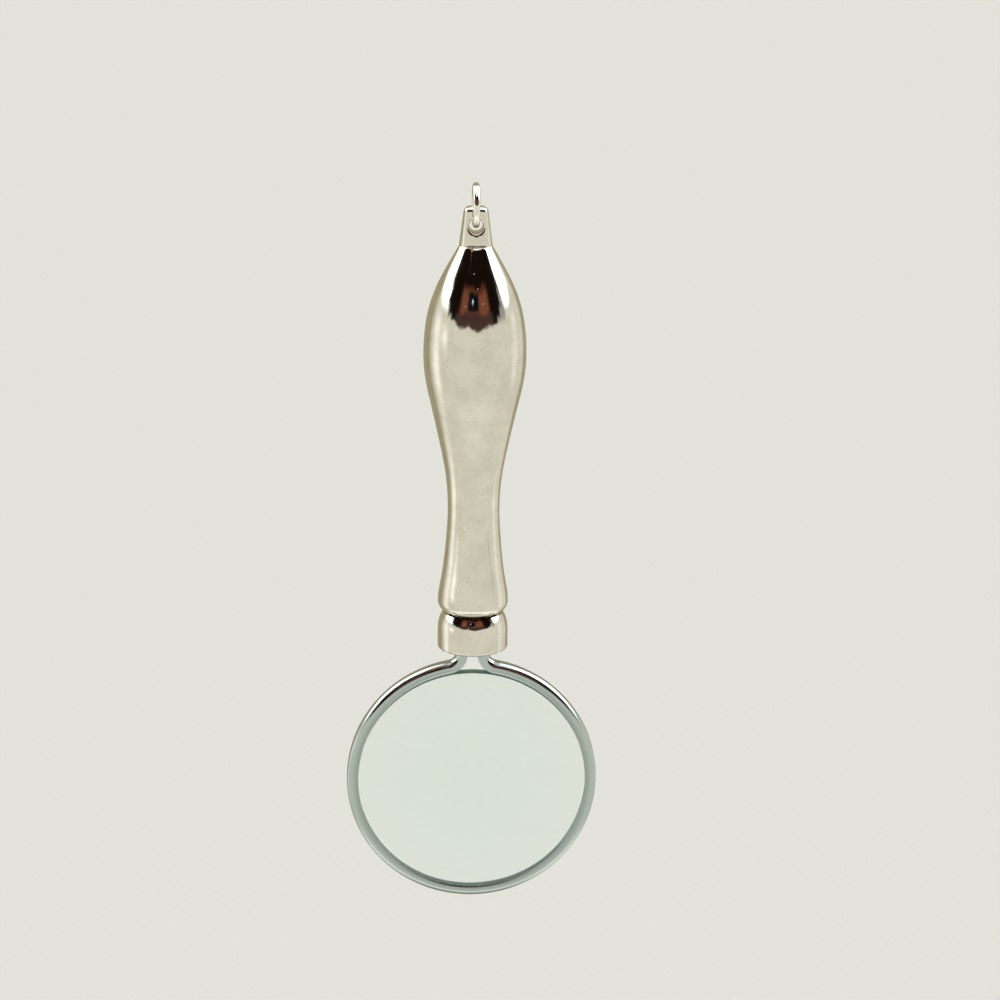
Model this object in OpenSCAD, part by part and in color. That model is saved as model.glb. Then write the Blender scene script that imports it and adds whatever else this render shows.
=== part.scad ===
// Magnifier pendant: a spindle handle with a pierced lug on a jump ring, a collar, a channel rim and a glass lens.
// Millimetres. The origin is the inside top of the jump ring, where the pendant hangs. +Z is up, -Y is the front.

/* [Jump ring] */
// Outside diameter of the jump ring
ring_od = 8; // [7.8:0.05:8.4]
// Thickness of the jump ring's round wire
ring_wire = 1.25; // [1:0.05:1.3]

/* [Lug] */
// Drop from the hang point to the top of the lug
lug_top = 2.9; // [2.8:0.05:3.2]
// Rounding of the lug's top edges, front and back
lug_round = 0.9; // [0.6:0.05:1.1]
// Drop from the hang point to the axis of the lug's hole
hole_drop = 6.2; // [6.15:0.01:6.3]
// Diameter of the lug's hole
hole_d = 2.5; // [2.5:0.05:2.8]
// Width of the bevel round both mouths of the hole
hole_bevel = 0.35; // [0.25:0.05:0.45]
// Radius of the round neck where the handle's body begins
neck_base_r = 2.95; // [2.8:0.05:3.1]
// Radius of the round neck just below its rounded top
neck_top_r = 2.2; // [2:0.05:2.4]
// Half thickness of the lug, front to back, where the body begins
flat_base = 2.15; // [2:0.05:2.3]
// Half thickness of the lug just below its rounded top edges
flat_top = 1.4; // [1.3:0.05:1.45]

/* [Handle] */
// Drop from the hang point to the edge where the lug meets the body
crease = 9.85; // [9.6:0.05:10.1]
// Drop from the hang point to the handle's lower end
handle_end = 76.6; // [76:0.05:77]
// Radius of the rounding above the groove
foot_round = 2; // [1:0.1:2.2]
// How far that rounding turns in, in degrees
foot_turn = 60; // [45:7.5:75]
// Radius of the spigot that holds the ferrule
spigot_r = 4.4; // [3.8:0.1:4.6]
// Length of the spigot
spigot_len = 3; // [2:0.1:3.2]

/* [Ferrule] */
// Drop from the hang point to the ferrule's lower face
ferrule_end = 83.5; // [83:0.1:84]
// Rounding of the ferrule's lower edge
ferrule_round = 0.55; // [0.2:0.05:0.8]
// Thickness of the ferrule's floor
ferrule_floor = 1.5; // [1:0.1:2]

/* [Rim] */
// Outside diameter of the rim
rim_od = 45.4; // [44:0.1:46]
// Drop from the hang point to the rim's centre
rim_drop = 108.5; // [108:0.1:109]
// Width of the rim's channel, front to back
rim_w = 3.3; // [3.1:0.1:3.6]
// Depth of the rim's channel, from its back to its lips
rim_depth = 2.05; // [1.9:0.05:2.3]
// Radius of the channel's two rounded back corners
rim_round = 1.15; // [0.8:0.05:1.4]
// Width of the groove in the channel
groove_w = 2.5; // [2.3:0.1:2.7]
// Thickness of metal behind the groove
rim_back = 0.85; // [0.7:0.05:1]
// Angle from the rim's top to where each rim end leaves the ring
bend_angle = 11.1; // [10.7:0.1:11.6]
// Inner radius of the bend between the ring and each rim end
leg_bend = 1.8; // [1.4:0.1:2.2]

/* [Lens] */
// Diameter of the lens
lens_d = 42; // [41.8:0.1:42.2]
// Thickness of the lens at its edge
lens_edge = 2; // [1.6:0.1:2.1]
// Radius of curvature of both faces
lens_curve = 130; // [120:1:200]
// How far the lens sits below the rim's centre
lens_sag = 0.6; // [0.4:0.05:0.7]

/* [Hidden] */

// Running or assembly gap between two pieces
gap = 0.1;
// Sides of a full circle: on turned shapes, on the rim, on small rounds and on the lens's large spheres
round_sides = 96;
rim_sides = 192;
small_sides = 48;
sphere_sides = 360;
// Points drawn between two rows of a profile table
steps = 5;
// Degrees between two points on the rounded edge of a turned outline
edge_step = 7.5;
// Extra length of a cutter beyond what it cuts
over = 1;

// Radius of the jump ring's wire line, and the height of the ring's centre
ring_line_r = (ring_od - ring_wire) / 2;
ring_centre = ring_wire - ring_od / 2;

// The handle's body, a row for each section: [drop from the hang point, radius]
body_rows = [
    [crease, neck_base_r],
    [13.0, 4.73],
    [16.2, 6.40],
    [19.4, 7.70],
    [22.6, 8.52],
    [27.7, 9.06],
    [32.8, 8.86],
    [38.8, 7.63],
    [44.9, 6.25],
    [51.0, 5.07],
    [57.6, 4.61],
    [64.0, 4.96],
    [70.6, 5.77],
    [handle_end - foot_round, 6.30]
];

// The ferrule's outside: [drop from the hang point, radius]
ferrule_rows = [
    [handle_end + gap, 5.42],
    [77.2, 5.69],
    [77.8, 5.94],
    [78.5, 6.14],
    [79.3, 6.26],
    [80.2, 6.30],
    [ferrule_end - ferrule_round, 6.30]
];

// How much the lug thickens for each millimetre of drop, below its rounded top edges
lug_lean = (flat_base - flat_top) / (crease - lug_top - lug_round);

// Where the bends of the rim ends turn, and how far the ends stand out and up
// Each rim end laps into the ring by these degrees, and is this much slimmer, to lie inside its metal
bend_lap = 4;
end_trim = 0.03;
rim_r = rim_od / 2;
bend_reach = rim_r + leg_bend;
bend_x = bend_reach * sin(bend_angle);
bend_z = bend_reach * cos(bend_angle) - rim_drop;
leg_out = bend_x - leg_bend;
leg_top = -(handle_end + spigot_len + 2 * gap);

// Last row of a profile table
function last(rows) = rows[len(rows) - 1];

// Slope of radius against drop at row i, from its two neighbours, or its only one at the table's ends
function slope(rows, i) =
    let (
        above = rows[max(i - 1, 0)],
        below = rows[min(i + 1, len(rows) - 1)]
    )
    (below[1] - above[1]) / (below[0] - above[0]);

// Radius at the fraction t between rows i and i + 1, on a smooth cubic
function smooth_r(rows, i, t) =
    let (
        span = rows[i + 1][0] - rows[i][0],
        rise_in = slope(rows, i) * span,
        rise_out = slope(rows, i + 1) * span,
        a = rows[i][1],
        b = rows[i + 1][1]
    )
    (2 * t * t * t - 3 * t * t + 1) * a + (t * t * t - 2 * t * t + t) * rise_in
        + (3 * t * t - 2 * t * t * t) * b + (t * t * t - t * t) * rise_out;

// Smooth outline through a profile table, as [radius, height] points from the top down
function outline(rows) = concat(
    [for (i = [0 : len(rows) - 2], k = [0 : steps - 1])
        let (t = k / steps)
        [smooth_r(rows, i, t), -(rows[i][0] + t * (rows[i + 1][0] - rows[i][0]))]],
    [[last(rows)[1], -last(rows)[0]]]
);

// One side of the lug's outline, from its top down into the body: half breadths, and the rounding at the top
function lug_half(top, radius, base) = concat(
    [for (a = [90 : -edge_step : 0]) [top - radius + radius * cos(a), -lug_top - radius + radius * sin(a)]],
    [[base, -crease], [base, -crease - over]]
);

// Points on the rounded edge below a profile table's last row, turning in under it
function edge_round(rows, radius, turn) =
    [for (a = [edge_step : edge_step : turn])
        [last(rows)[1] - radius + radius * cos(a), -last(rows)[0] - radius * sin(a)]];

// One ring of round wire, standing in the plane that runs front to back
module jump_ring() {
    color("silver")
    translate([0, 0, ring_centre])
    rotate([0, 90, 0])
    rotate_extrude($fn = round_sides)
    translate([ring_line_r, 0])
    circle(d = ring_wire, $fn = small_sides);
}

// The round neck of the lug, with a rounded top edge
module neck() {
    rotate_extrude($fn = round_sides)
    polygon(concat(
        [[0, -lug_top]],
        lug_half(neck_top_r, neck_top_r / 2, neck_base_r),
        [[0, -crease - over]]
    ));
}

// Side view of the lug: two flats that lean together under rounded top edges
module lug_side() {
    front = lug_half(flat_top, lug_round, flat_base);
    polygon(concat(
        front,
        [for (i = [len(front) - 1 : -1 : 0]) [-front[i][0], front[i][1]]]
    ));
}

// The hole through the lug, with a bevel at each mouth
module lug_hole() {
    hole_r = hole_d / 2;
    mouth = flat_top + lug_lean * (hole_drop - lug_top - lug_round);
    bevel_h = hole_bevel + over;
    translate([0, 0, -hole_drop])
    rotate([90, 0, 0]) {
        cylinder(r = hole_r, h = 2 * (flat_base + over), center = true, $fn = small_sides);
        for (side = [0, 1])
            mirror([0, 0, side])
            translate([0, 0, mouth - hole_bevel])
            cylinder(r1 = hole_r, r2 = hole_r + bevel_h, h = bevel_h, $fn = small_sides);
    }
}

// The handle: a pierced lug, the spindle body and the spigot for the ferrule, in one casting
module handle() {
    color("silver") {
        difference() {
            intersection() {
                neck();
                rotate([90, 0, 90])
                linear_extrude(height = 2 * (neck_base_r + over), center = true)
                lug_side();
            }
            lug_hole();
        }
        rotate_extrude($fn = round_sides)
        polygon(concat(
            [[0, -body_rows[0][0]]],
            outline(body_rows),
            edge_round(body_rows, foot_round, foot_turn),
            [
                [spigot_r, -handle_end],
                [spigot_r, -handle_end - spigot_len],
                [0, -handle_end - spigot_len]
            ]
        ));
    }
}

// The ferrule: a collar over the spigot, with a slot in its floor for the two rim ends
module ferrule() {
    color("silver")
    difference() {
        rotate_extrude($fn = round_sides)
        polygon(concat(
            [[0, -handle_end - gap]],
            outline(ferrule_rows),
            edge_round(ferrule_rows, ferrule_round, 90),
            [[0, -ferrule_end]]
        ));
        translate([0, 0, -ferrule_end + ferrule_floor])
        cylinder(r = spigot_r + gap, h = ferrule_end - ferrule_floor - handle_end + over, $fn = round_sides);
        translate([0, 0, -ferrule_end])
        cube([2 * (leg_out + gap), rim_w + 2 * gap, 2 * ferrule_floor + over], center = true);
    }
}

// Section of the rim's channel: its back at x = 0, its lips towards -x, and each face in by trim
module channel(trim = 0) {
    corner_y = rim_w / 2 - rim_round;
    difference() {
        union() {
            for (side = [-1, 1])
                translate([-rim_round, side * corner_y])
                circle(r = rim_round - trim, $fn = small_sides);
            translate([-rim_round, -corner_y])
            square([rim_round - trim, 2 * corner_y]);
            translate([-rim_depth + trim, trim - rim_w / 2])
            square([rim_depth - rim_round - trim, rim_w - 2 * trim]);
        }
        translate([-rim_depth - over, -groove_w / 2 - trim])
        square([rim_depth - rim_back + over - trim, groove_w + 2 * trim]);
    }
}

// One rim end: the bend out of the ring and the straight leg into the ferrule
module rim_end() {
    translate([bend_x, 0, bend_z])
    rotate([90, 0, 0])
    rotate_extrude(angle = 90 - bend_angle + bend_lap, start = 180, $fn = small_sides)
    translate([leg_bend, 0])
    mirror([1, 0])
    channel(end_trim);
    translate([leg_out, 0, bend_z])
    linear_extrude(height = leg_top - bend_z)
    channel(end_trim);
}

// The rim: a channel bent to a ring round the lens, with both ends turned up
module rim() {
    color("lightsteelblue") {
        translate([0, 0, -rim_drop])
        rotate([90, 0, 0])
        rotate_extrude(angle = 360 - 2 * bend_angle, start = 90 + bend_angle, $fn = rim_sides)
        translate([rim_r, 0])
        channel();
        for (side = [0, 1])
            mirror([side, 0, 0])
            rim_end();
    }
}

// The lens: a glass disc with two domed faces
module lens() {
    half_edge = lens_edge / 2;
    lens_r = lens_d / 2;
    dome = sqrt(lens_curve * lens_curve - lens_r * lens_r);
    color("honeydew")
    translate([0, 0, -rim_drop - lens_sag])
    rotate([90, 0, 0])
    intersection() {
        cylinder(r = lens_r, h = lens_d, center = true, $fn = rim_sides);
        translate([0, 0, half_edge - dome])
        sphere(r = lens_curve, $fn = sphere_sides);
        translate([0, 0, dome - half_edge])
        sphere(r = lens_curve, $fn = sphere_sides);
    }
}

jump_ring();
handle();
ferrule();
rim();
lens();
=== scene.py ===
# Magnifier pendant, dressed for the camera. Sizes are in millimetres, and MM turns them to metres.
# Drops are measured downward from the hang point, as a maker measures a pendant on its hook.

import math

import bmesh
import bpy
from mathutils import Matrix, Vector


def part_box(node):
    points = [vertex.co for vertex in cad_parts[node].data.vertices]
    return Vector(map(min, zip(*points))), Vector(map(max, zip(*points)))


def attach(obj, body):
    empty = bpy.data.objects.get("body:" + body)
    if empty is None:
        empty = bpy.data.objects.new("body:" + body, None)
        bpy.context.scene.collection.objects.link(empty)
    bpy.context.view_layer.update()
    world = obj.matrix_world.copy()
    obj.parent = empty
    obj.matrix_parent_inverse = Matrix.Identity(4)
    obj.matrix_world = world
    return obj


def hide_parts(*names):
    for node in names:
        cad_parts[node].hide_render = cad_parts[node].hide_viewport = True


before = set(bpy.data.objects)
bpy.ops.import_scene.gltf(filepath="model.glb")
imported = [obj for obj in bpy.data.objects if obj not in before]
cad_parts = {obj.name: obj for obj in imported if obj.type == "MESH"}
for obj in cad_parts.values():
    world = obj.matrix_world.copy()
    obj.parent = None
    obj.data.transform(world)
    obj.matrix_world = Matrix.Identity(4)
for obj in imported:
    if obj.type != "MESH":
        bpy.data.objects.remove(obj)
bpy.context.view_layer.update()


# Jump ring
# A short length of drawn brass wire, wound on a mandrel, cut, closed and then plated with the rest.
# Its two butted ends meet in a hairline seam, which lies at the back, low on the ring.

MM = 0.001
ring_low, ring_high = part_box("jump_ring")
wire_r = (ring_high.x - ring_low.x) / 2 / MM
ring_r = (ring_high.z - ring_low.z) / 2 / MM - wire_r
ring_drop = -(ring_high.z + ring_low.z) / 2 / MM
ring_steps = 240
wire_sides = 40
seam_at = math.radians(128)
seam_depth = 0.05
seam_width = math.radians(1.6)
weld_within = 0.00001


def linear(code):
    """Turns a six-figure sRGB hex colour to linear red, green, blue and a full alpha."""
    shares = [int(code[i : i + 2], 16) / 255 for i in (0, 2, 4)]
    return (*[s / 12.92 if s <= 0.04045 else ((s + 0.055) / 1.055) ** 2.4 for s in shares], 1.0)


def add_node(tree, kind, inputs=None, **settings):
    """Adds a node with its settings. Each input is a plain value, or the socket that feeds it."""
    node = tree.nodes.new(kind)
    for name, value in settings.items():
        setattr(node, name, value)
    for key, value in (inputs or {}).items():
        if isinstance(value, bpy.types.NodeSocket):
            tree.links.new(value, node.inputs[key])
        else:
            node.inputs[key].default_value = value
    return node


def new_material(name):
    """A material with an empty node tree."""
    material = bpy.data.materials.new(name)
    material.use_nodes = True
    material.node_tree.nodes.clear()
    return material


def millimetres(tree):
    """The place on the piece, in millimetres, for patterns that have a real size."""
    place = add_node(tree, "ShaderNodeTexCoord")
    return add_node(
        tree, "ShaderNodeVectorMath", {0: place.outputs["Object"], "Scale": 1 / MM}, operation="SCALE"
    ).outputs[0]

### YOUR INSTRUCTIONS
Please print exactly what appears from the first line of the data through the line with "ferrule_floor = 1.5; // [1:0.1:2]", including both of those lines and nothing past them.

### WRITTEN REPLY
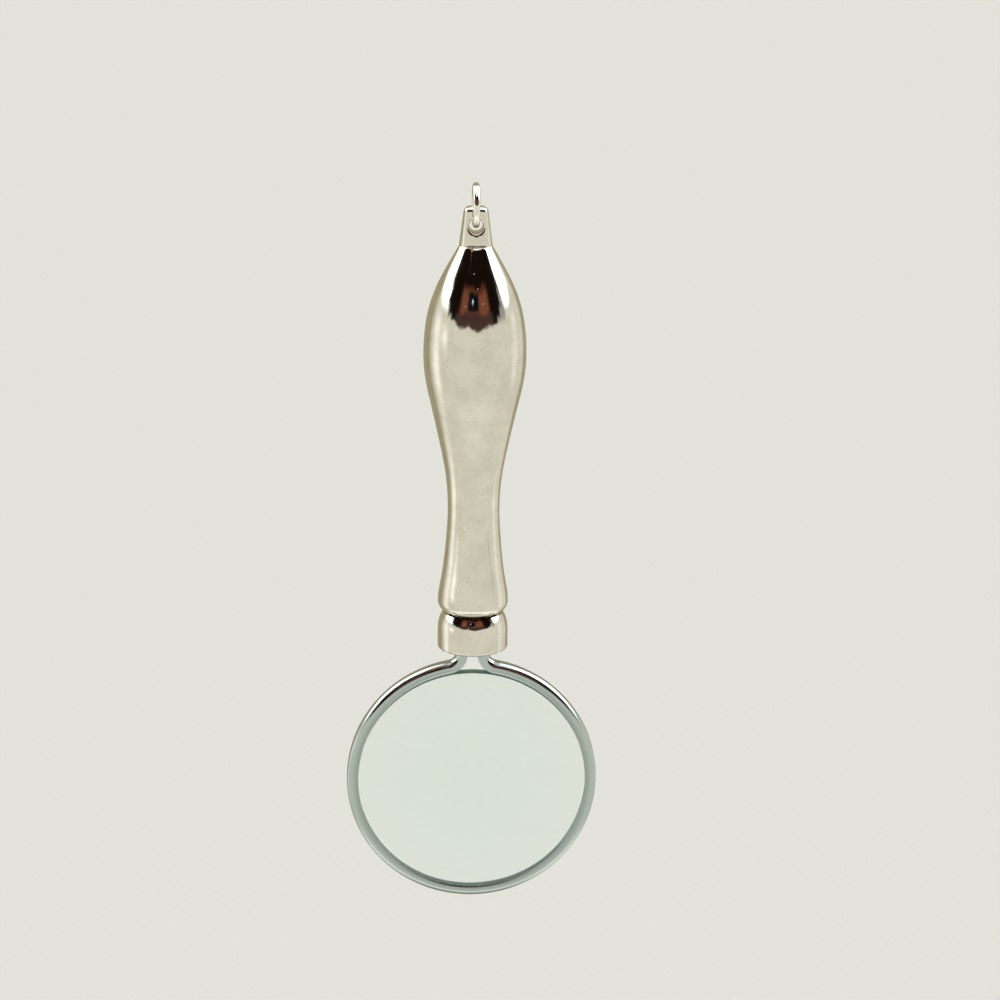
Model this object in OpenSCAD, part by part and in color. That model is saved as model.glb. Then write the Blender scene script that imports it and adds whatever else this render shows.
=== part.scad ===
// Magnifier pendant: a spindle handle with a pierced lug on a jump ring, a collar, a channel rim and a glass lens.
// Millimetres. The origin is the inside top of the jump ring, where the pendant hangs. +Z is up, -Y is the front.

/* [Jump ring] */
// Outside diameter of the jump ring
ring_od = 8; // [7.8:0.05:8.4]
// Thickness of the jump ring's round wire
ring_wire = 1.25; // [1:0.05:1.3]

/* [Lug] */
// Drop from the hang point to the top of the lug
lug_top = 2.9; // [2.8:0.05:3.2]
// Rounding of the lug's top edges, front and back
lug_round = 0.9; // [0.6:0.05:1.1]
// Drop from the hang point to the axis of the lug's hole
hole_drop = 6.2; // [6.15:0.01:6.3]
// Diameter of the lug's hole
hole_d = 2.5; // [2.5:0.05:2.8]
// Width of the bevel round both mouths of the hole
hole_bevel = 0.35; // [0.25:0.05:0.45]
// Radius of the round neck where the handle's body begins
neck_base_r = 2.95; // [2.8:0.05:3.1]
// Radius of the round neck just below its rounded top
neck_top_r = 2.2; // [2:0.05:2.4]
// Half thickness of the lug, front to back, where the body begins
flat_base = 2.15; // [2:0.05:2.3]
// Half thickness of the lug just below its rounded top edges
flat_top = 1.4; // [1.3:0.05:1.45]

/* [Handle] */
// Drop from the hang point to the edge where the lug meets the body
crease = 9.85; // [9.6:0.05:10.1]
// Drop from the hang point to the handle's lower end
handle_end = 76.6; // [76:0.05:77]
// Radius of the rounding above the groove
foot_round = 2; // [1:0.1:2.2]
// How far that rounding turns in, in degrees
foot_turn = 60; // [45:7.5:75]
// Radius of the spigot that holds the ferrule
spigot_r = 4.4; // [3.8:0.1:4.6]
// Length of the spigot
spigot_len = 3; // [2:0.1:3.2]

/* [Ferrule] */
// Drop from the hang point to the ferrule's lower face
ferrule_end = 83.5; // [83:0.1:84]
// Rounding of the ferrule's lower edge
ferrule_round = 0.55; // [0.2:0.05:0.8]
// Thickness of the ferrule's floor
ferrule_floor = 1.5; // [1:0.1:2]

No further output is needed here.